Fort Hood shootings raise ugly memories for many veterans

Lee Hill Kavanaugh - Fort Worth Star-Telegram

November 12, 2009 03:14 PM

He says he killed a human being on his 27th birthday.

His words are louder than the clatter of customers on this Veterans Day at Panera Bread in Oak Park Mall.

But the 29-year-old Army veteran from Lenexa, with baby-face cheeks and crinkly eyes, tells it so matter-of-factly, so dead on bluntly, it sounds normal.

He was pulling night-time guard duty in Iraq. A bullet whizzed past his head. Through the scope on his M-16, he found the shooter on top of a building nearly a mile away. Watched as the shooter popped his head above the railing and swung up his weapon for another try.
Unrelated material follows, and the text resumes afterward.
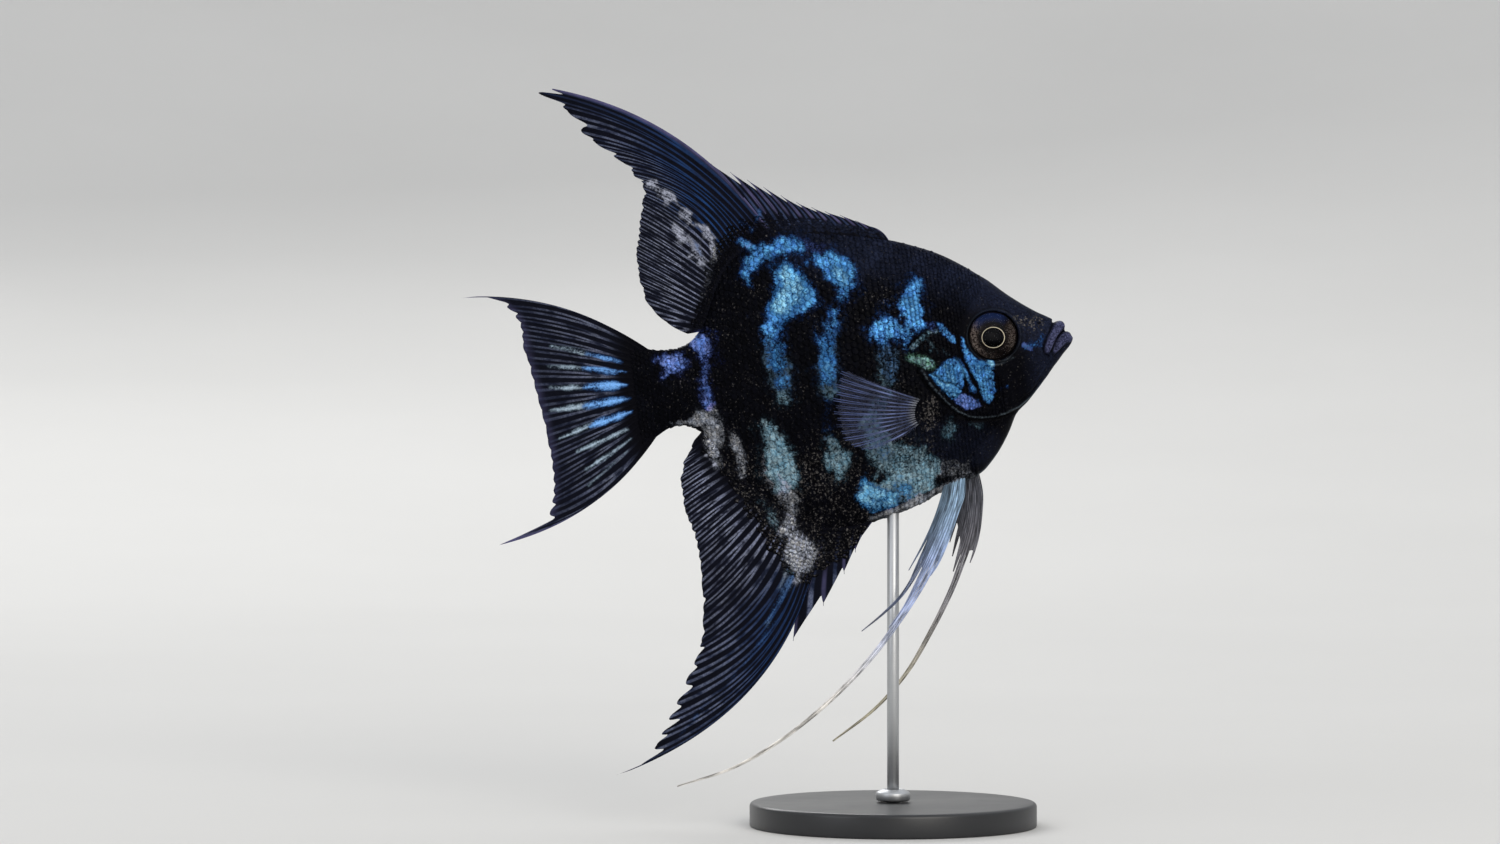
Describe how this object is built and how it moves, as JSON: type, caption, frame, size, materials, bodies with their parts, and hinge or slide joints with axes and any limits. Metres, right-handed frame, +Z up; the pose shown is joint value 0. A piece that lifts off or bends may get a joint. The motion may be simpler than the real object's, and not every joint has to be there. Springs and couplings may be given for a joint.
{
  "type": "freshwater angelfish",
  "caption": "Life-size still freshwater angelfish, dark with blue marbling, tall swept fins and trailing pelvic filaments, on a round base and rod.",
  "frame": {"origin": "centre of the round base's underside, straight below the rod", "axes": "+X towards the fish's head, +Y to the fish's left side, +Z up"},
  "size_m": [0.1282, 0.06, 0.1544],
  "materials": {
    "skin": "scaled wet skin, near black with iridescent blue patches",
    "gill_cover": "glossy skin over bone, iridescent blue",
    "eye": "clear glossy cornea over a dark iris with a fine gold ring",
    "fin": "smoky navy membrane over raised rays",
    "pectoral_fin": "nearly clear membrane over fine grey-blue rays",
    "pelvic_fin": "pearly pale blue to cream",
    "stand_base": "satin black paint on a turned steel disc",
    "stand_steel": "brushed stainless steel"
  },
  "bodies": {
    "root": {"head": "skin", "trunk": "skin", "tail_stem": "skin", "upper_jaw": "skin", "lower_jaw": "skin", "gill_cover_left": "gill_cover", "gill_cover_right": "gill_cover", "eye_left": "eye", "eye_right": "eye", "dorsal_fin_spiny": "fin", "dorsal_fin_soft": "fin", "anal_fin_spiny": "fin", "anal_fin_soft": "fin", "caudal_fin": "fin", "pectoral_fin_left": "pectoral_fin", "pectoral_fin_right": "pectoral_fin", "pelvic_fin_left": "pelvic_fin", "pelvic_fin_right": "pelvic_fin", "pelvic_filament_left_1": "pelvic_fin", "pelvic_filament_left_2": "pelvic_fin", "pelvic_filament_right_1": "pelvic_fin", "pelvic_filament_right_2": "pelvic_fin", "stand_base": "stand_base", "stand_rod": "stand_steel", "stand_collar": "stand_steel"}
  },
  "joints": []
}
He tells how he saw the man's face long enough that he'll probably see it the rest of his life.

"That's one of the memories I brought back," Hank Eaton says. "But I never told my wife much about it. I didn't want her to get the secondary PTSD from me. This stuff is hard to hear. It can make you crazy."

He's read about post traumatic stress disorder. Tried to prepare for it before he deployed. Sought help for his symptoms after he left the Army. But since the shootings at Fort Hood last week, the worst of his own war experiences are streaming back in crystal-clear images, saddling him with insomnia and depression. Anger. Forgetfulness.

Eaton is not alone. The Fort Hood shootings have plunged untold numbers of other veterans into roiling, rekindling emotions that many thought they had learned how to shut away.

"We've had many, many, many calls," says Thomas Demark, a staff psychiatrist who treats Eaton and others at the VA Medical Center in Kansas City. "These are calls from patients getting treatment. We’ve have several crisis situations."